Case Studies: Combining Indicators for Precision Execution
No single indicator dictates a trade. Success lies in combining two or more non-correlated indicators (e.g., a trend indicator + a momentum indicator + a volume confirmation) to create a high-probability setup.
Case Study 1: The Bitcoin Mean Reversion Play (BB + RSI)
In a volatile but ranging market (common during mid-cycle consolidation, see Researching the Market Cycles That Define the Success of Long-Term Crypto Holders), a top trader waits for the following confluence:
- Price touches or breaches the lower Bollinger Band (indicating extreme undervaluation in the short term).
- Simultaneously, the 4-hour RSI registers oversold (below 30).
- Entry Point: The trader enters a long position the moment the 4-hour candle closes back inside the lower Bollinger Band, confirming the rejection of the extreme move.
- Exit Point: Target profit taking at the 20-period SMA (the middle band) or the upper band, betting on mean reversion.
Case Study 2: Confirmation of a Major Trend Shift (MA Cross + Volume + MACD)
During the start of a new macro trend, famous traders often use multiple timeframes to confirm their entry, minimizing risk associated with the high-stakes derivatives strategies seen in playbooks like The ‘BitMEX’ Macro Playbook: Analyzing Arthur Hayes’ High-Stakes Crypto Derivatives Strategy.
- Trend Alert (Daily Chart): The 50 EMA crosses above the 200 EMA (Golden Cross).
- Momentum Confirmation (4-Hour Chart): The MACD confirms a bullish crossover, and the histogram turns positive.
- Conviction Confirmation (Volume): The breakout candle initiating the EMA cross shows volume significantly higher than the 30-day average.
- Entry Point: Entry is executed upon confirmation of the crossover candle, using the 50 EMA as the stop-loss level.
- Exit Point: The first major exit is triggered when the MACD line starts aggressively curling down or the RSI shows severe bearish divergence.
Conclusion: Systematizing Success with Technical Triggers
The success of the world’s leading crypto traders is rooted in their ability to remove emotion and adopt a systematic approach defined by reliable technical indicators. The most effective traders focus on confluence—the alignment of multiple non-correlated indicators—to create high-probability entry and exit signals.

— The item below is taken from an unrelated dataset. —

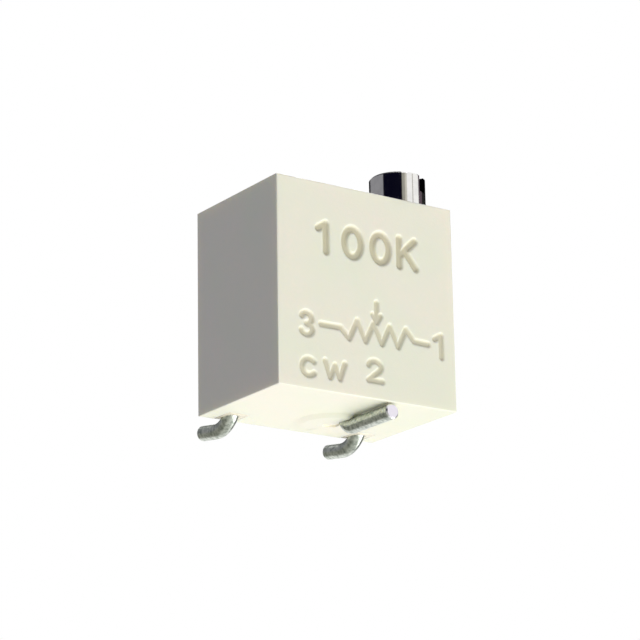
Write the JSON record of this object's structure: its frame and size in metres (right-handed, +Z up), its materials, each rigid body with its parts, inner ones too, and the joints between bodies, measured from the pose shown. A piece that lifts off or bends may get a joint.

Mastering the use of Moving Averages, RSI, MACD, and Volume Profile provides the necessary framework for defining trend, momentum, and conviction, ultimately turning speculative volatility into actionable profit opportunities.
To further explore the broader strategies, risk management protocols, and psychological insights employed by the market’s greatest minds, return to the main resource: The Definitive Guide to Famous Crypto Traders: Strategies, Success Stories, and Lessons Learned.
Frequently Asked Questions (FAQ) about Key Technical Indicators for Crypto Trading
- What is the most critical technical indicator top crypto traders use for determining trend direction?
- The most critical indicator for determining overall trend direction is the Moving Average, specifically the 50-period and 200-period Exponential Moving Averages (EMAs). Their crossovers (Golden and Death Crosses) are widely relied upon to signal major shifts in market structure, which famous position traders base their long-term accumulation or de-risking strategies on.
- How do professional traders utilize RSI divergence differently than novice traders?
- Novice traders often just use the 70/30 levels to blindly enter trades, assuming a simple mean reversion. Professional traders focus almost exclusively on bullish or bearish divergence (price action conflicts with RSI momentum) as a powerful, early signal for trend exhaustion, often using this as a trigger to scale out of profitable trades or initiate a counter-trend position with tight risk management.
- Why is Volume Profile (VPVR) considered superior to standard trading volume for identifying entry and exit points?
- Standard volume shows the total activity for a specific time period, but VPVR maps the total volume transacted at specific price levels. This allows traders to identify the Point of Control (POC), which represents where the greatest liquidity and trader consensus exist. These high-volume nodes function as highly reliable, pre-defined support and resistance zones for setting profit targets (exits) and defensive stops.
- What is “confluence” in the context of technical indicators, and why is it vital for top traders?
- Confluence is the alignment of two or more independent technical signals pointing toward the same outcome. For example, a bullish MACD crossover coinciding with a price bounce off the 200-period EMA, confirmed by high volume. Top traders rely on confluence because it dramatically increases the probability of a successful trade setup, allowing them to allocate larger capital (position sizing) confidently.
- Do famous crypto traders rely on indicators when executing high-frequency or arbitrage strategies?
- While proprietary algorithms used in high-frequency trading (HFT), such as those described in Decoding the High-Frequency Trading Algorithms Used by Institutional Crypto Whales, operate too fast for visual indicators, the underlying mathematical principles (like volatility measures, momentum decay, and order flow analysis) are often automated versions of classic technical indicators, adapted for micro-second execution.
- How are Bollinger Bands primarily used for exit strategies?
- Bollinger Bands are often used for exit strategies based on mean reversion and trend continuation. In a strong trend, the primary exit signal is often triggered when the price fails to hold the outer band and decisively closes back inside the central 20-period SMA, indicating that the momentum required to maintain the aggressive trajectory has failed.